=== Provided entries ===
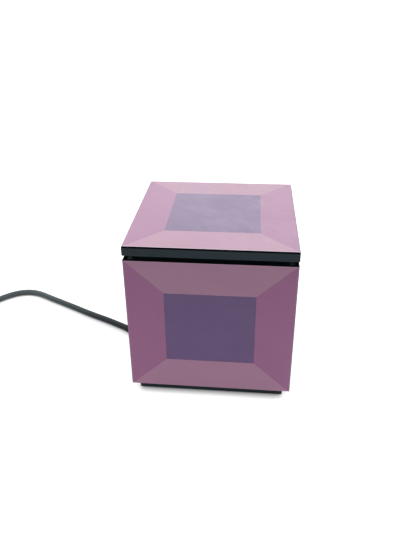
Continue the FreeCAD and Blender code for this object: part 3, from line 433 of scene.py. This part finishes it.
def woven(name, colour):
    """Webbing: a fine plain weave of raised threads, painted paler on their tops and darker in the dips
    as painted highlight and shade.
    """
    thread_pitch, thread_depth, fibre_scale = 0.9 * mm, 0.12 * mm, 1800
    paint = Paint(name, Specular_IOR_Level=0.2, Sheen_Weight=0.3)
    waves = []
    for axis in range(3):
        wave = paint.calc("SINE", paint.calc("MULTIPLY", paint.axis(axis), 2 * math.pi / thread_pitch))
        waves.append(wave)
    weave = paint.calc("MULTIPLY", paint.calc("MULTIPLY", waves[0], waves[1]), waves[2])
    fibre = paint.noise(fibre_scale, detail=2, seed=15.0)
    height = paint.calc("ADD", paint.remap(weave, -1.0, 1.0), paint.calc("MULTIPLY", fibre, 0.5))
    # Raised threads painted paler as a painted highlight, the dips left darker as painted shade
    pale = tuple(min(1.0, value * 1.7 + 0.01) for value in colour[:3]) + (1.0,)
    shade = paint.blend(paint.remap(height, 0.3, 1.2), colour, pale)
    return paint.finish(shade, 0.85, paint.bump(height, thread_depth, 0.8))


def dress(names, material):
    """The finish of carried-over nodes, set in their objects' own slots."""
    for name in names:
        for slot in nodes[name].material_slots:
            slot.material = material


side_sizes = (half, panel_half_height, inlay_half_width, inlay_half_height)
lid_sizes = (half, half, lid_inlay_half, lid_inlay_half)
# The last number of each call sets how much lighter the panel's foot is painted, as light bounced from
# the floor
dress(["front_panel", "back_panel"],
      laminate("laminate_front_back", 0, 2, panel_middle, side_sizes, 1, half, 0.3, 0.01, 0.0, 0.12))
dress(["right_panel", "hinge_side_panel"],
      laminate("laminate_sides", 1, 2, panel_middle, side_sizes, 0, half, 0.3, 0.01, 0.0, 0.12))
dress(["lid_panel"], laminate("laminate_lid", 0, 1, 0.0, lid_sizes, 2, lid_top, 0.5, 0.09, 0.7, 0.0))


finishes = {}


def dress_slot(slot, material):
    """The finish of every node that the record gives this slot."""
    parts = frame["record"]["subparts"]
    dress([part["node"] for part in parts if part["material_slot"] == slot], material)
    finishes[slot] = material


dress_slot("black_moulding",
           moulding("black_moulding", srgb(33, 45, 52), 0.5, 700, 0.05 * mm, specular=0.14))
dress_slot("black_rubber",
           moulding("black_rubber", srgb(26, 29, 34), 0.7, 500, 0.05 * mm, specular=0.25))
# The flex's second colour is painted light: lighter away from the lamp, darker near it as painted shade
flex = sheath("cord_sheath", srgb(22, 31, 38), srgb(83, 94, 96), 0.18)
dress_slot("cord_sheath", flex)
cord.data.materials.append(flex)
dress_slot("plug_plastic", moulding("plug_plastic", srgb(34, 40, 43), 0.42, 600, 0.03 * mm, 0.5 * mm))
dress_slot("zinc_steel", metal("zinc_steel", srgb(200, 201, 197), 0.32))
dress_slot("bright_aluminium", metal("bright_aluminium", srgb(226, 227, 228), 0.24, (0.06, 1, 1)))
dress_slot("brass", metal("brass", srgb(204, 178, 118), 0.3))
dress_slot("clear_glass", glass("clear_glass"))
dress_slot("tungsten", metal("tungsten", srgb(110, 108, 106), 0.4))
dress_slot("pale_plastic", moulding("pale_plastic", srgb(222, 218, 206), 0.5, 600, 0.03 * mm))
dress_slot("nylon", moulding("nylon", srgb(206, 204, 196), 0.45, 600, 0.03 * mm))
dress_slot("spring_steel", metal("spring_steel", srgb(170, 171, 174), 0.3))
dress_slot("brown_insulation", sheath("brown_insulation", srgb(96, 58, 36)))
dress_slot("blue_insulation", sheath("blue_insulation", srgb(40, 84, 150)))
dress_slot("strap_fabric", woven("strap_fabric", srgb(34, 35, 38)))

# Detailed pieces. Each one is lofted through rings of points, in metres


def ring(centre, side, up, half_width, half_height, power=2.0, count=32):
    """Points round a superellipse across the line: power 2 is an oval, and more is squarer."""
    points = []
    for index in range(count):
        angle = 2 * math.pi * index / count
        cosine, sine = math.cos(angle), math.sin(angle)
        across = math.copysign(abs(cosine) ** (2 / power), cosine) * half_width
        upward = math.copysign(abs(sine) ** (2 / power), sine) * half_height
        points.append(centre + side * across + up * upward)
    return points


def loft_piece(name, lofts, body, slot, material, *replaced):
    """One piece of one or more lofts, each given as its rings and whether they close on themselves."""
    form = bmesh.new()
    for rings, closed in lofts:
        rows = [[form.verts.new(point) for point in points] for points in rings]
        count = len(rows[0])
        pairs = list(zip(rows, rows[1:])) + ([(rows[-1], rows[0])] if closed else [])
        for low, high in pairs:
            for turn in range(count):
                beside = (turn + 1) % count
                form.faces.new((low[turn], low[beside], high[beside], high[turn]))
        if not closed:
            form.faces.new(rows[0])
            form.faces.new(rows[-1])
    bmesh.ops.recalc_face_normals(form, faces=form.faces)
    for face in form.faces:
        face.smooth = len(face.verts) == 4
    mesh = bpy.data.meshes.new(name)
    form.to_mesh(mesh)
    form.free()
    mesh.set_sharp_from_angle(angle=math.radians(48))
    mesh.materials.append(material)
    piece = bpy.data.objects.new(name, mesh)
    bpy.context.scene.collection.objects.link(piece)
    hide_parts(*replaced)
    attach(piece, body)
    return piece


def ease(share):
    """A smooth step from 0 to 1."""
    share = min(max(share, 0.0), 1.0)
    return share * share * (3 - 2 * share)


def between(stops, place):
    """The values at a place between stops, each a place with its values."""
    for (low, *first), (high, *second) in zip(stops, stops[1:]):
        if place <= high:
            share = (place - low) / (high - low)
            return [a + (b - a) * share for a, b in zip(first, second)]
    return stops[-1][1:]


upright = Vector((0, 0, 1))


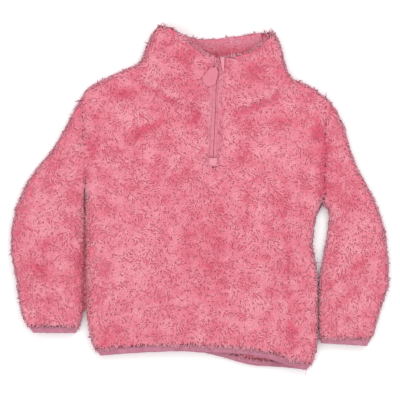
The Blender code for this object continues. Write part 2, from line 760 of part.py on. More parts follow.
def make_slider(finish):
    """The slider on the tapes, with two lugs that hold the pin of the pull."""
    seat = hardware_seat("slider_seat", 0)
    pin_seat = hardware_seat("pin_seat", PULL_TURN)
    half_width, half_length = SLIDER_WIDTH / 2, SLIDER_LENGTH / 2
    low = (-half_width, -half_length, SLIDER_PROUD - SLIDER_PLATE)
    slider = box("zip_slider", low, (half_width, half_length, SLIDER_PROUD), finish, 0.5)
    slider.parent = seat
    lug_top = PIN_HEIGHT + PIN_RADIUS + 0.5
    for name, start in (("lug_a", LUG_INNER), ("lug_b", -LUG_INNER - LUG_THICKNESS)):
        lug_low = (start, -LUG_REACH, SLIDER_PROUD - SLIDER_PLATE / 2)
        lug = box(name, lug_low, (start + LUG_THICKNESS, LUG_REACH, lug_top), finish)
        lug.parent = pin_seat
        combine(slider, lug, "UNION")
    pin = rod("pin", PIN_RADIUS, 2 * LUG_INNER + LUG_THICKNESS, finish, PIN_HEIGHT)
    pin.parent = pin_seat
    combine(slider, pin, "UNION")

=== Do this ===
Reproduce word for word the lines of the records above, beginning at the first and ending with the line where "slot.material = material" appears, and nothing past it.

=== The reply ===
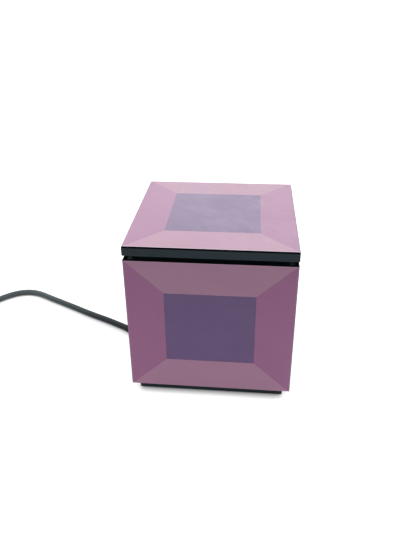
Continue the FreeCAD and Blender code for this object: part 3, from line 433 of scene.py. This part finishes it.
def woven(name, colour):
    """Webbing: a fine plain weave of raised threads, painted paler on their tops and darker in the dips
    as painted highlight and shade.
    """
    thread_pitch, thread_depth, fibre_scale = 0.9 * mm, 0.12 * mm, 1800
    paint = Paint(name, Specular_IOR_Level=0.2, Sheen_Weight=0.3)
    waves = []
    for axis in range(3):
        wave = paint.calc("SINE", paint.calc("MULTIPLY", paint.axis(axis), 2 * math.pi / thread_pitch))
        waves.append(wave)
    weave = paint.calc("MULTIPLY", paint.calc("MULTIPLY", waves[0], waves[1]), waves[2])
    fibre = paint.noise(fibre_scale, detail=2, seed=15.0)
    height = paint.calc("ADD", paint.remap(weave, -1.0, 1.0), paint.calc("MULTIPLY", fibre, 0.5))
    # Raised threads painted paler as a painted highlight, the dips left darker as painted shade
    pale = tuple(min(1.0, value * 1.7 + 0.01) for value in colour[:3]) + (1.0,)
    shade = paint.blend(paint.remap(height, 0.3, 1.2), colour, pale)
    return paint.finish(shade, 0.85, paint.bump(height, thread_depth, 0.8))


def dress(names, material):
    """The finish of carried-over nodes, set in their objects' own slots."""
    for name in names:
        for slot in nodes[name].material_slots:
            slot.material = material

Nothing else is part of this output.